Given data:

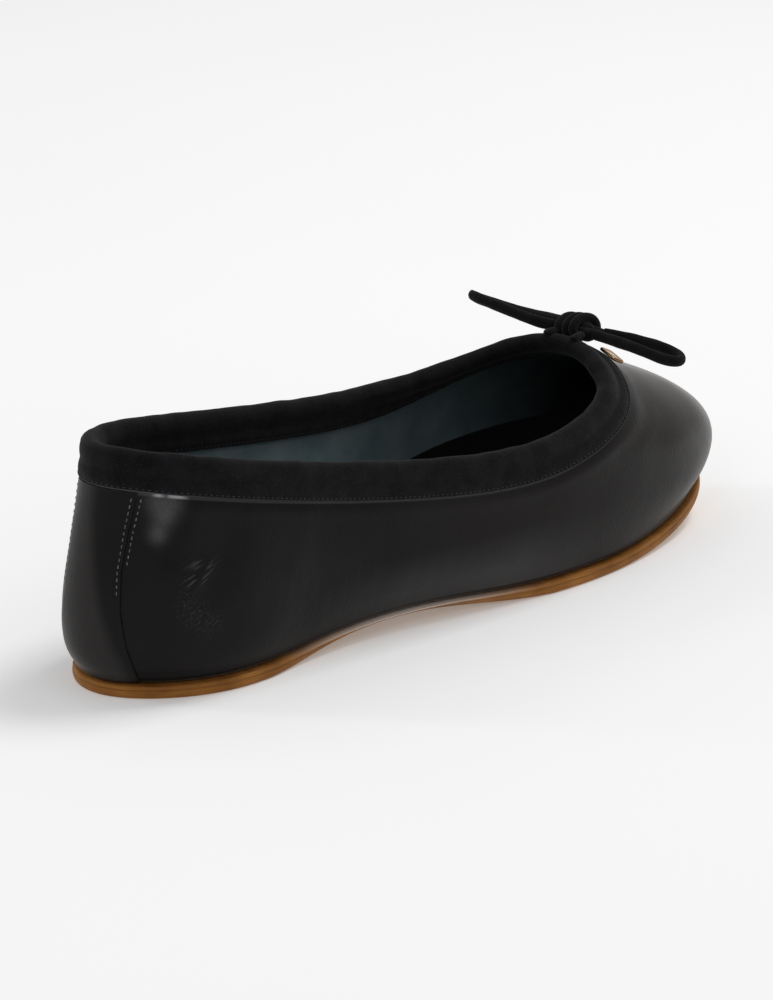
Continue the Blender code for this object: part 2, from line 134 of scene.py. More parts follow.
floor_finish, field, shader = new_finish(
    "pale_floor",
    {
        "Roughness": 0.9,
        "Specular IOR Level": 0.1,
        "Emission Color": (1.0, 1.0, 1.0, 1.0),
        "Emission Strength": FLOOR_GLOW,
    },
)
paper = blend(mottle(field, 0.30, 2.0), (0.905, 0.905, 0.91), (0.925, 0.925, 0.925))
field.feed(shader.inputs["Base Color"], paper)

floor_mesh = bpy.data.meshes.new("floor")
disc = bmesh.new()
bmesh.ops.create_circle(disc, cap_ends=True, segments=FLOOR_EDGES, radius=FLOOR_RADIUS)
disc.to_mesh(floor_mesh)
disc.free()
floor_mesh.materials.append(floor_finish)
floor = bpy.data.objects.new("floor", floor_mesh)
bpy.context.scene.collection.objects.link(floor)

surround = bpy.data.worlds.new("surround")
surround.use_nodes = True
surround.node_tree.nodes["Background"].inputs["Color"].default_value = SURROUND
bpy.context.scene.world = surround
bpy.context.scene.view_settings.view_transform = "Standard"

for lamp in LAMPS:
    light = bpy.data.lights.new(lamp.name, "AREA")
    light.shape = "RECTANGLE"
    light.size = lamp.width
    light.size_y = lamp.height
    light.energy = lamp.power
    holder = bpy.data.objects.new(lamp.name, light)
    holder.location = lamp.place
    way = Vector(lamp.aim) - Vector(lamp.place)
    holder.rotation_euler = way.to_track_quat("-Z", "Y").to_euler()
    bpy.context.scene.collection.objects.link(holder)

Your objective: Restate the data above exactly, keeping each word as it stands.

Result:
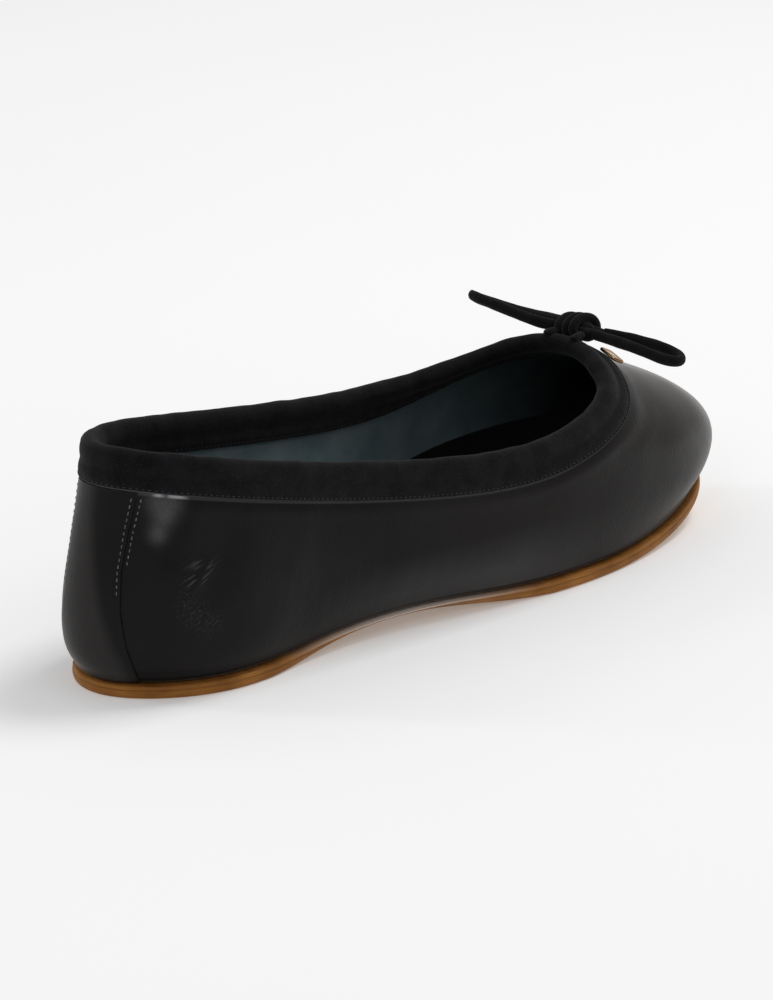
Continue the Blender code for this object: part 2, from line 134 of scene.py. More parts follow.
floor_finish, field, shader = new_finish(
    "pale_floor",
    {
        "Roughness": 0.9,
        "Specular IOR Level": 0.1,
        "Emission Color": (1.0, 1.0, 1.0, 1.0),
        "Emission Strength": FLOOR_GLOW,
    },
)
paper = blend(mottle(field, 0.30, 2.0), (0.905, 0.905, 0.91), (0.925, 0.925, 0.925))
field.feed(shader.inputs["Base Color"], paper)

floor_mesh = bpy.data.meshes.new("floor")
disc = bmesh.new()
bmesh.ops.create_circle(disc, cap_ends=True, segments=FLOOR_EDGES, radius=FLOOR_RADIUS)
disc.to_mesh(floor_mesh)
disc.free()
floor_mesh.materials.append(floor_finish)
floor = bpy.data.objects.new("floor", floor_mesh)
bpy.context.scene.collection.objects.link(floor)

surround = bpy.data.worlds.new("surround")
surround.use_nodes = True
surround.node_tree.nodes["Background"].inputs["Color"].default_value = SURROUND
bpy.context.scene.world = surround
bpy.context.scene.view_settings.view_transform = "Standard"

for lamp in LAMPS:
    light = bpy.data.lights.new(lamp.name, "AREA")
    light.shape = "RECTANGLE"
    light.size = lamp.width
    light.size_y = lamp.height
    light.energy = lamp.power
    holder = bpy.data.objects.new(lamp.name, light)
    holder.location = lamp.place
    way = Vector(lamp.aim) - Vector(lamp.place)
    holder.rotation_euler = way.to_track_quat("-Z", "Y").to_euler()
    bpy.context.scene.collection.objects.link(holder)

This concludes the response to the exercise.